> [Aim]:
Exactly repeat the lines starting at the one that holds "hide_parts(*replaces)" and ending at the one that holds "RIPPLE_SPREAD = (0.6, 1.8)". Both end lines count; leave out everything else.

> [Supplied information]:
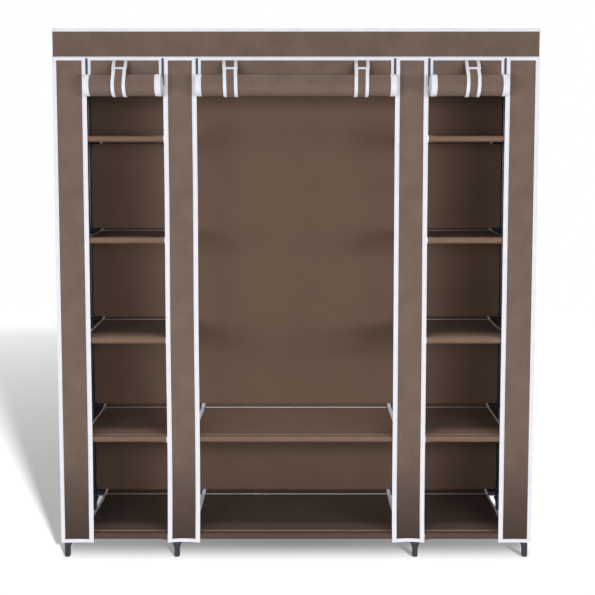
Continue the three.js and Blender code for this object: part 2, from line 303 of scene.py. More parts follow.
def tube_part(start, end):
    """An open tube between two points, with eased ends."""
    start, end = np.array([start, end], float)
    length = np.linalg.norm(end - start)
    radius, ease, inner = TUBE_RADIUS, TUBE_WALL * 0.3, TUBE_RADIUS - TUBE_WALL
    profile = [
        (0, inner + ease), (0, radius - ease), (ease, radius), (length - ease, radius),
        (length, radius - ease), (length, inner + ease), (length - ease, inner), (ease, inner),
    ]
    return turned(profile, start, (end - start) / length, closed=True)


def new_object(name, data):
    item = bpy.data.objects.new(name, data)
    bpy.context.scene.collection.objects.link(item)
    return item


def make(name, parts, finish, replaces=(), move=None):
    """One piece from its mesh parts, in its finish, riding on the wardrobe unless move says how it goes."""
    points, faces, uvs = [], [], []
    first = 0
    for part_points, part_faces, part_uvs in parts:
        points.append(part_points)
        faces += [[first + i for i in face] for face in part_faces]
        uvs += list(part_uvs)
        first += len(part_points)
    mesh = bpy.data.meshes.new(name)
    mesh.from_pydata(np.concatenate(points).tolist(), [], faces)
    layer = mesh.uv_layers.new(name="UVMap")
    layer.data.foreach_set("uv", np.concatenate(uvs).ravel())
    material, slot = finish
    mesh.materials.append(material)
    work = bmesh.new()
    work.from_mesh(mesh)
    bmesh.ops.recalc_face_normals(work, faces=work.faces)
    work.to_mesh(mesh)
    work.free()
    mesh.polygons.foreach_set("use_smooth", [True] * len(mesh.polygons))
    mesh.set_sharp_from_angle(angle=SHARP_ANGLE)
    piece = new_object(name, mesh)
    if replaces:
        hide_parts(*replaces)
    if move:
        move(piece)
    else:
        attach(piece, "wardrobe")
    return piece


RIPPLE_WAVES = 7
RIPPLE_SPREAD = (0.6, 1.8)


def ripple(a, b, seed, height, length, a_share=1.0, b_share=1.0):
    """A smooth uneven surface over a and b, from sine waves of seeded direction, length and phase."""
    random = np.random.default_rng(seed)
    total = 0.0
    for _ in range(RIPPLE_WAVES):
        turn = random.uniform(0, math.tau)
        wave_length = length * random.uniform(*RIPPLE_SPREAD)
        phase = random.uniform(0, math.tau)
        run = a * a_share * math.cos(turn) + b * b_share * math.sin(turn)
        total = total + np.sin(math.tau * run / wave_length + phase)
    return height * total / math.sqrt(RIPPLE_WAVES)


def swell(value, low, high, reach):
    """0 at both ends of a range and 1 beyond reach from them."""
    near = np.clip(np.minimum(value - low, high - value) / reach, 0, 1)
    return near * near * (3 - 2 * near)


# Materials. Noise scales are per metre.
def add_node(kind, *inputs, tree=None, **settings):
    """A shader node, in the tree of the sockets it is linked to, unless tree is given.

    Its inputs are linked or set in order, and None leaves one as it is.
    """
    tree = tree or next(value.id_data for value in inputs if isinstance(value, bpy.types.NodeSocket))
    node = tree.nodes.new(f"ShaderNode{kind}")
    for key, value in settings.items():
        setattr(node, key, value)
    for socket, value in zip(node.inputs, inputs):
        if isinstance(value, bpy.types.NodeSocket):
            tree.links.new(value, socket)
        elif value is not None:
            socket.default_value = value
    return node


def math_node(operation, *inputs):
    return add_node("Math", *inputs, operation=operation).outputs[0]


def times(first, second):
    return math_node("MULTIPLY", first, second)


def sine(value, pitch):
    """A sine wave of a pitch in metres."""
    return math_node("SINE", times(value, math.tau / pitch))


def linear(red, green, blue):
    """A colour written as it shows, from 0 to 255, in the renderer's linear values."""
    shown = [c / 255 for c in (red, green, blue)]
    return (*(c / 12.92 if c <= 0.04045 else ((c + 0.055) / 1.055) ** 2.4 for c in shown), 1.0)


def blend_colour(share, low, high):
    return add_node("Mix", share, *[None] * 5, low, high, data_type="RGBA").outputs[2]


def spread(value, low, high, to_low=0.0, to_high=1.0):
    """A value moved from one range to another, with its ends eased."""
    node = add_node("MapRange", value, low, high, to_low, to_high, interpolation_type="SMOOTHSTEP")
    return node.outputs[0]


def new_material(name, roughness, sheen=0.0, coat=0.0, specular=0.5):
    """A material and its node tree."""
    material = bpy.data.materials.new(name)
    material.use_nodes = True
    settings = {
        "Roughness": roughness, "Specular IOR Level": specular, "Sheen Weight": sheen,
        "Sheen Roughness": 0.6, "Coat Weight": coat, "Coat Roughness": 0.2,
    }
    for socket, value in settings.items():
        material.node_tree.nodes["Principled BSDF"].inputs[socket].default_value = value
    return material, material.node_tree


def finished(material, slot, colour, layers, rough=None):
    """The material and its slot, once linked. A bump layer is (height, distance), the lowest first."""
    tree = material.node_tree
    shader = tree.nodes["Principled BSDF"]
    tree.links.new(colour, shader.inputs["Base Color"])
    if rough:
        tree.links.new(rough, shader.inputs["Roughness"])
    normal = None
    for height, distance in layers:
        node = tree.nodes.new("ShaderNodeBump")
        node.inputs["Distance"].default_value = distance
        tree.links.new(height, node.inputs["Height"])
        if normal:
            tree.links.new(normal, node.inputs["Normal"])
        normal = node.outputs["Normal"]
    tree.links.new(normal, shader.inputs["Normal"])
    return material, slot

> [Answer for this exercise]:
        hide_parts(*replaces)
    if move:
        move(piece)
    else:
        attach(piece, "wardrobe")
    return piece


RIPPLE_WAVES = 7
RIPPLE_SPREAD = (0.6, 1.8)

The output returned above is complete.